[Object modeling scripts]
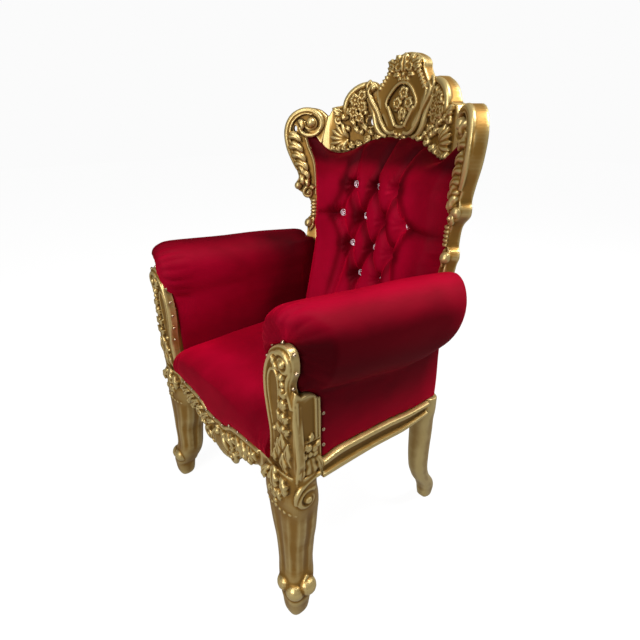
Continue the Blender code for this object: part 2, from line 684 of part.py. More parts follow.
def build_buttons(crystal):
    """The crystals, each seated in its tuft."""
    for row, number, x, z in button_places():
        depth = pad_face(x, z) - BUTTON_LIFT
        bm = bmesh.new()
        bmesh.ops.create_uvsphere(bm, u_segments=6, v_segments=3, radius=BUTTON_RADIUS)
        bmesh.ops.rotate(bm, cent=(0, 0, 0), matrix=Matrix.Rotation(math.pi / 2, 3, "X"), verts=bm.verts)
        bmesh.ops.scale(bm, vec=(1, BUTTON_DEPTH / BUTTON_RADIUS, 1), verts=bm.verts)
        for vert in bm.verts:
            vert.co = bent(x + vert.co.x, depth + vert.co.y, z + vert.co.z)
        bmesh.ops.triangulate(bm, faces=bm.faces)
        bmesh.ops.recalc_face_normals(bm, faces=bm.faces)
        finish(f"button_{row}_{number}", shape_from(bm), crystal)


# ---------------------------------------------------------------- legs
def leg_ring(z, cx, cy, half_x, half_y, sides, flute):
    """One ring of a leg: a rounded square, with every second point drawn in to make flutes."""
    ring = []
    for k in range(sides):
        angle = 2 * math.pi * (k + 0.5) / sides
        c, s = math.cos(angle), math.sin(angle)
        reach = (abs(c) ** 3.2 + abs(s) ** 3.2) ** (-1 / 3.2)
        reach *= 1.0 - (flute if k % 2 else 0.0)
        ring.append((cx + half_x * reach * c, cy + half_y * reach * s, z))
    return ring


def build_front_legs(gold):
    """The carved front legs, each in one piece with the arm facing above it."""
    rings = []
    for z, cx, cy, half_x, half_y in FRONT_LEG:
        flute = FLUTE_DEPTH if 0.12 < z < 0.31 else 0.0
        rings.append(leg_ring(z, cx, cy, half_x, half_y, LEG_SIDES, flute))
    leg = loft(rings)
    shapes = [score(board(FACING, FACING_FRONT, FACING_BACK), (), (0.6000, 0.6400))]
    behind_face = FACING_FRONT + 0.001
    side = [(behind_face, 0.400), (BLOCK_BACK, 0.400), *BLOCK_SHOULDER[::-1], (behind_face, BLOCK_TOP)]
    shapes.append(score(board(side, 0.2430, FACING_OUTER - 0.0005, sideways=True), (), (0.5280, 0.5550)))
    top = FRONT_LEG[-1][0]
    corner = ((LEG_INNER, 0.372), (0.300, 0.372), (0.300, top), (LEG_INNER, top))
    shapes.append(board(corner, -0.3085, APRON_BACK))
    front = FACING_FRONT
    outer_fillet = smooth_path([(x, front, z) for x, z in (
        (0.2440, 0.440), (0.2490, 0.500), (0.2410, 0.560), (0.2370, 0.610), (0.2460, 0.660), (0.2660, 0.692),
        (0.2900, 0.704))], 2)
    shapes.append(roll(outer_fillet, (0.0048, 0.0048)))
    inner_fillet = smooth_path([(x, front, z) for x, z in (
        (0.2640, 0.470), (0.2660, 0.540), (0.2620, 0.600), (0.2680, 0.645), (0.2790, 0.662))], 2)
    shapes.append(roll(inner_fillet, (0.0040, 0.0040)))
    volute = spiral((0.3010, front, 0.6830), 0.0235, 0.0090, 0.42, -1.2, 13)
    shapes.append(roll(volute, (0.0065, 0.0060, 0.0045)))
    shapes.append(ball((0.3010, front - 0.002, 0.6825), 0.0080, 0.9))
    for z, radius in ((0.6520, 0.0085), (0.6390, 0.0075), (0.6275, 0.0066)):
        shapes.append(ball((0.2980, front - 0.001, z), radius, 0.9))
    for x, z, x1, z1, width in (
        (0.298, 0.560, 0.312, 0.610, 0.019), (0.290, 0.560, 0.284, 0.604, 0.016),
        (0.302, 0.530, 0.319, 0.566, 0.018), (0.286, 0.532, 0.276, 0.570, 0.014),
        (0.294, 0.470, 0.298, 0.545, 0.023), (0.274, 0.452, 0.282, 0.500, 0.018),
        (0.306, 0.446, 0.318, 0.504, 0.018),
    ):
        shapes.append(petal((x, front, z), (x1, front - 0.002, z1), width, 0.009))
    shapes.append(ball((0.2970, front - 0.002, 0.5460), 0.0100, 0.9))
    side_face = FACING_OUTER - 0.0005
    for z, radius in ((0.568, 0.010), (0.541, 0.009), (0.515, 0.010), (0.490, 0.008)):
        shapes.append(ball((side_face, -0.2750 + 0.3 * (z - 0.5), z), radius))
    shapes.append(petal((side_face, -0.2560, 0.470), (side_face, -0.2500, 0.572), 0.010, 0.006, ALONG_X))
    shapes.append(petal((side_face, -0.2820, 0.500), (side_face, -0.2600, 0.430), 0.020, 0.008, ALONG_X))
    for x, z, x1, z1, width in (
        (0.268, 0.410, 0.270, 0.335, 0.026), (0.246, 0.404, 0.236, 0.352, 0.020),
        (0.290, 0.404, 0.302, 0.350, 0.020),
    ):
        shapes.append(petal((x, KNEE_FRONT + 0.003, z), (x1, KNEE_FRONT, z1), width, 0.009))
    for z, radius in ((0.326, 0.0080), (0.311, 0.0066)):
        shapes.append(ball((0.2700, KNEE_FRONT, z), radius, 0.9))
    whorl = spiral((0.3290, -0.2790, 0.3640), 0.0230, 0.0080, 0.25, 1.2, 12, ALONG_Y, ALONG_Z)
    shapes.append(roll(whorl, (0.0065, 0.0060, 0.0050)))
    shapes.append(ball((0.3310, -0.2790, 0.3640), 0.0070, 1.0))
    for x, y, z, radius in (
        (0.3160, -0.3085, 0.083, 0.0205), (0.2840, -0.3170, 0.084, 0.0190), (0.3280, -0.2800, 0.085, 0.0190),
    ):
        shapes.append(ball((x, y, z), radius))
    finish_pair("front_leg", thin(combine(leg, shapes), BOARD), gold)


def build_back_legs(gold):
    """The plain sabre back legs, each with the corner block that takes the rails."""
    rings = [leg_ring(*row, 8, 0.0) for row in BACK_LEG]
    inner = JOINT_X + GAP
    outline = ((inner, RAIL_BOTTOM), (0.338, RAIL_BOTTOM), (0.338, BLOCK_LEVEL), (inner, BLOCK_LEVEL))
    corner = bend(score_folds(board(outline, 0.0005, RAIL_DEPTH)))
    finish_pair("back_leg", combine(loft(rings), [corner]), gold)


# ---------------------------------------------------------------- rails
def build_front_rail(gold):
    """The front rail with its carved apron: shell, curls and fronds."""
    outline = mirrored((*APRON_TOP, *APRON_BOTTOM))
    base = board(outline, APRON_FRONT, APRON_BACK)
    front = APRON_FRONT
    shapes = []
    for k in range(-3, 4):
        angle = math.radians(17 * k)
        tip = (0.060 * math.sin(angle) * 0.82, front - 0.003, 0.338 - 0.068 * math.cos(angle))
        shapes.append(petal((0, front - 0.001, 0.346), tip, 0.019, 0.012))
    shapes.append(ball((0, front - 0.004, 0.350), 0.010, 0.9))
    for side in (1, -1):
        curl = spiral((side * 0.0560, front - 0.005, 0.3060), 0.0210, 0.0060, 0.25, -0.9 * side, 9)
        shapes.append(roll(curl, (0.0110, 0.0090, 0.0060)))
        for x, z, x1, z1, width in (
            (0.022, 0.366, 0.060, 0.346, 0.018), (0.060, 0.372, 0.100, 0.344, 0.020),
            (0.084, 0.384, 0.130, 0.356, 0.018), (0.112, 0.392, 0.152, 0.356, 0.018),
            (0.140, 0.398, 0.180, 0.380, 0.015),
        ):
            shapes.append(petal((side * x, front, z), (side * x1, front - 0.003, z1), width, 0.012))
    edge = [(min(x, 0.1965), front - 0.001, z - 0.006) for x, z in APRON_TOP]
    edge = [*[(-x, y, z) for x, y, z in edge[:0:-1]], *edge]
    shapes.append(roll(edge, (0.0048, 0.0048)))
    rail = thin(combine(base, shapes), APRON_FRONT)
    for vert in rail.data.vertices:
        vert.co.y += APRON_LEAN * max(0.0, 0.385 - vert.co.z)
    finish("front_rail", rail, gold)


def build_side_rails(gold):
    """The side rails, moulded with a bead above and a fillet below."""
    base = board((*SIDE_TOP, *SIDE_BOTTOM), SIDE_INNER, SIDE_OUTER - 0.005, sideways=True)
    front, rear = SIDE_TOP[0][0] + 0.0035, SIDE_TOP[-1][0] - 0.0035
    bead = [(SIDE_OUTER - 0.0055, min(max(y, front), rear), z - 0.0062) for y, z in SIDE_TOP]
    fillet = [(SIDE_OUTER - 0.0045, min(max(y, front), rear), z + 0.0075) for y, z in SIDE_BOTTOM]
    shapes = [roll(bead, (0.0060, 0.0060)), roll(fillet, (0.0050, 0.0050))]
    finish_pair("side_rail", combine(base, shapes), gold)


def build_back_rail(gold):
    """The plain curved back rail."""
    reach = JOINT_X - GAP
    outline = ((-reach, RAIL_BOTTOM), (reach, RAIL_BOTTOM), (reach, BLOCK_LEVEL), (-reach, BLOCK_LEVEL))
    finish("back_rail", bend(score_folds(board(outline, 0.0, RAIL_DEPTH))), gold)


# ---------------------------------------------------------------- upholstery
def build_arms(velvet):
    """The rolled arms: an outward-set roll on a wall, cut to fit around the facing."""
    rings = []
    for y, share, sag in ROLL_STATIONS:
        cx, cz = ROLL_X + ROLL_X_SLOPE * y, ROLL_Z + ROLL_Z_SLOPE * y
        radius = (ROLL_R + ROLL_R_SLOPE * y) * share
        swept = FRONT_SWEEP * max(0.0, WALL_FRONT - y) / (WALL_FRONT - ARM_FRONT)
        swept -= REAR_SWEEP * max(0.0, y - REAR_TURN) / (ARM_REAR - REAR_TURN)
        lean = REAR_LEAN * max(0.0, y - WALL_FRONT) / (ARM_REAR - WALL_FRONT)
        ring = []
        for k in range(ROLL_SIDES):
            out, up = (radius * turn(2 * math.pi * k / ROLL_SIDES) for turn in (math.cos, math.sin))
            up *= sag if up < 0 else 1.0
            ring.append((cx + out, y + swept * max(0.0, out) + lean * up, cz + up))
        rings.append(ring)
    bolster = loft(rings)
    stations = [(y, z + GAP) for y, z in SIDE_TOP] + [(WALL_REAR, RAIL_TOP + GAP)]
    walls = []
    for y, z in stations:
        top_z = ROLL_Z + ROLL_Z_SLOPE * y
        walls.append([
            (ARM_INNER, y, z), (ARM_OUTER, y, z), (ARM_OUTER, y, top_z - 0.03), (0.29, y, top_z),
            (ARM_SHOULDER, y, top_z - 0.030), (ARM_INNER, y, top_z - 0.130),
        ])
    wall = loft(walls)
    low = [(y, z + GAP) for y, z in BLOCK_SHOULDER]
    back = WALL_FRONT + 0.0015
    outline = (*low, (back, low[-1][1]), (back, 0.69), (low[0][0], 0.69))
    tongue = board(outline, ARM_INNER + 0.0055, ARM_OUTER - 0.001, sideways=True)
    cheek = ((back, 0.4215), (low[0][0], 0.4215), (low[0][0], 0.640), (back, 0.640))
    lining = board(cheek, ARM_INNER + 0.0005, 0.2424, sideways=True)
    arm = combine(bolster, [wall, tongue, lining])
    facing_cut = board(inset(FACING, -0.0010), -0.40, FACING_BACK + GAP)
    stile = ((0.2560, 0.40), (0.2992, 0.40), (0.2992, 0.82), (0.2560, 0.82))
    stile_cut = bend(score_folds(board(stile, -2 * GAP, RAIL_DEPTH)))
    finish_pair("arm", combine(arm, [facing_cut, stile_cut], "DIFFERENCE"), velvet)


def build_seat(velvet):
    """The tight, crowned seat, from the front rail to the inside back."""
    stations = [k * SEAT_HALF for k in (1.0, 0.965, 0.86, 0.69)] + [x for x, _ in APRON_TOP[-2:0:-1]] + [0.0]
    stations = sorted({round(s * x, 5) for x in stations for s in (1, -1)})
    rings = []
    for x in stations:
        rise = 1.0 - (abs(x) / SEAT_HALF) ** 4
        crown = SEAT_EDGE_Z + (SEAT_CROWN_Z - SEAT_EDGE_Z) * (1.0 - (x / SEAT_HALF) ** 2)
        rail = between(abs(x), APRON_TOP) + GAP
        face = between(0.48, FACE_PROFILE) - SWEEP * x * x
        rear = min(face + (PAD_LOWER - 0.009) * math.sqrt(1 + (2 * SWEEP * x) ** 2), SEAT_REAR)
        front = SEAT_FRONT
        profile = (
            (front + 0.004, rail), (front - 0.002 * rise, rail + 0.03), (front + 0.002, crown - 0.032),
            (front + 0.018, crown - 0.014), (front + 0.050, crown - 0.004), (front + 0.150, crown),
            (0.0, crown + 0.002), (rear - 0.06, crown - 0.002), (rear - 0.012, crown - 0.008),
            (rear, crown - 0.024), (rear, SEAT_BASE), (APRON_BACK + 0.010, SEAT_BASE),
            (APRON_BACK + 0.004, rail),
        )
        rings.append([(x, y, z) for y, z in profile])
    finish("seat_pad", loft(rings), velvet)


def build():
    """Builds every piece of the throne."""
    gold = new_material("gilded_wood", GOLD)
    velvet = new_material("crimson_velvet", VELVET)
    crystal = new_material("crystal", CRYSTAL)
    build_crest(gold)
    build_posts(gold)
    build_front_legs(gold)
    build_back_legs(gold)
    build_front_rail(gold)
    build_side_rails(gold)
    build_back_rail(gold)
    build_back_pad(velvet)
    build_back_panel(velvet)
    build_buttons(crystal)
    build_arms(velvet)
    build_seat(velvet)


build()
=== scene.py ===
"""Looks for the throne: carved gilt frame, crimson velvet upholstery, crystal buttons and nail heads.

Every finished piece lies in the row frame: metres, +Z up, floor at z = 0, the seat opening towards -Y.
Shapes are drawn in the maker's frame, which is the row frame before DEPTH_SHIFT, and most of them on the
sitter's left, at +X. The carving of the back is drawn flat, as (distance along the curve, depth, height),
with the front towards negative depth, and Barrel carries it to the chair.
"""

import logging
import math
from collections.abc import Callable, Iterable, Sequence
from dataclasses import dataclass, field
from enum import Enum

import bmesh
import bpy
import numpy as np
from mathutils import Matrix, Quaternion, Vector


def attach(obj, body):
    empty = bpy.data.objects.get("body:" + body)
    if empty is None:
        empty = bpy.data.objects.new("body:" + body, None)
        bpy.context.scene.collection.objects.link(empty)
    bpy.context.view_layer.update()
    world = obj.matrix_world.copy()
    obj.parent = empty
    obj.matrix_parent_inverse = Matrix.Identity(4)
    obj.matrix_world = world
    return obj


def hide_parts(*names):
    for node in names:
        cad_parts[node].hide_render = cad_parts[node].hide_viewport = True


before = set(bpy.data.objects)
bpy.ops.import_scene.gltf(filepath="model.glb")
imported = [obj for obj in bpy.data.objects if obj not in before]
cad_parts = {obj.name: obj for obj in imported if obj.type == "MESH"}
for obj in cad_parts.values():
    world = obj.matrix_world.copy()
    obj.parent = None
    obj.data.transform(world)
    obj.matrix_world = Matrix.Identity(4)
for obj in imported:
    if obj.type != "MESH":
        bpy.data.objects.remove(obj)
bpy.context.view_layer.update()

LOG = logging.getLogger("throne")
DEPTH_SHIFT = -0.0223
ALONG_X, ALONG_Y, ALONG_Z = Vector((1, 0, 0)), Vector((0, 1, 0)), Vector((0, 0, 1))
TO_FRONT = -ALONG_Y
WELD = 1e-6
PROBE = 0.0002
SQUARENESS = 2.8

Point = tuple[float, float]
Spot = tuple[float, float, float]


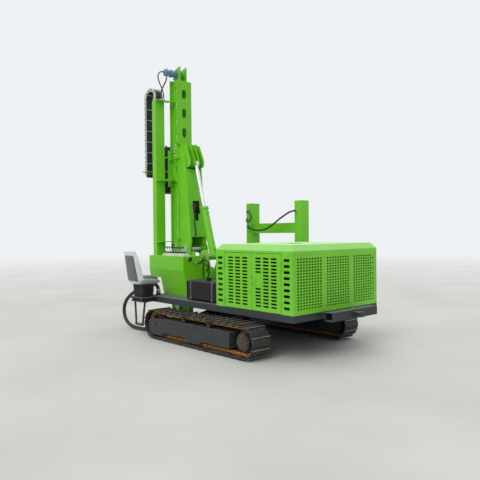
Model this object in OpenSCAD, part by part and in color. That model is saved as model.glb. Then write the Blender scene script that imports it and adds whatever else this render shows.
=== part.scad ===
// Crawler pile driver rig: tracked carrier, hood, mast frame with tilt cylinder, sliding mast and hammer.
// Millimetres. X is forward, Y is the machine's left, Z is up, and the ground is Z 0.

/* [Tracks] */
// Centre plane to the outer edge of a track
track_out = 1250; // [1200:5:1300]
// Width of a track shoe
shoe_w = 361; // [330:1:390]
// Sprocket axis to idler axis
wheel_base = 2280; // [2240:5:2340]
// Wheel axis to the tip of a grouser
track_r = 263.5; // [258:0.5:270]
// Height of a grouser
grouser_h = 25; // [15:1:28]
// Thickness of a shoe plate
shoe_t = 12; // [8:1:16]
// Distance from shoe to shoe
shoe_pitch = 156; // [152:1:165]
// Height of the track chain
link_h = 66; // [58:1:70]
// Thickness of one strand of the track chain
link_t = 34; // [26:1:40]
// Gap between the two strands of a track chain
link_gap = 66; // [56:1:76]
// Radius of a track roller
roller_r = 60; // [50:1:66]
// Rollers under one track frame
roller_count = 5; // [3:1:6]
// Distance from roller to roller
roller_pitch = 350; // [300:5:370]
// Thickness of the track frame's plates
frame_t = 15; // [10:1:20]
// Space between the two plates of a track frame
frame_gap = 260; // [240:1:280]
// Lower edge of the track frame
frame_low = 80; // [70:1:90]
// Upper edge of the track frame
frame_top = 360; // [340:1:372]
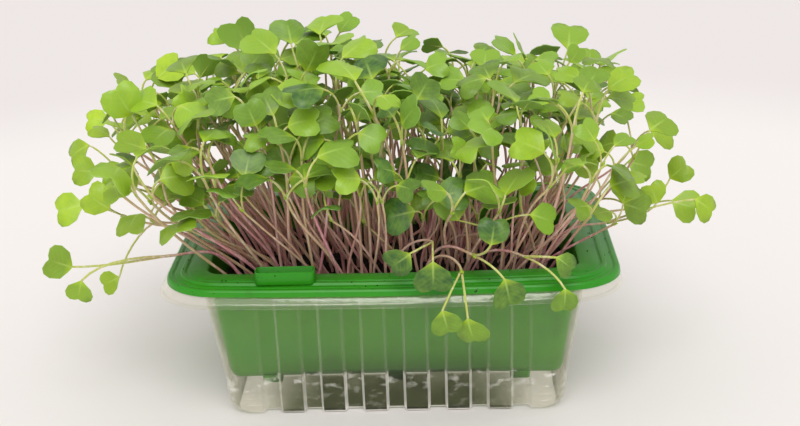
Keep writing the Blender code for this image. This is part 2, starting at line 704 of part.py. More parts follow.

- WHAT NEEDS TO BE DONE
What is the number of lines in the listing above that contain the string "More"? Give only the number.

- OUTPUT FOR THIS TASK
2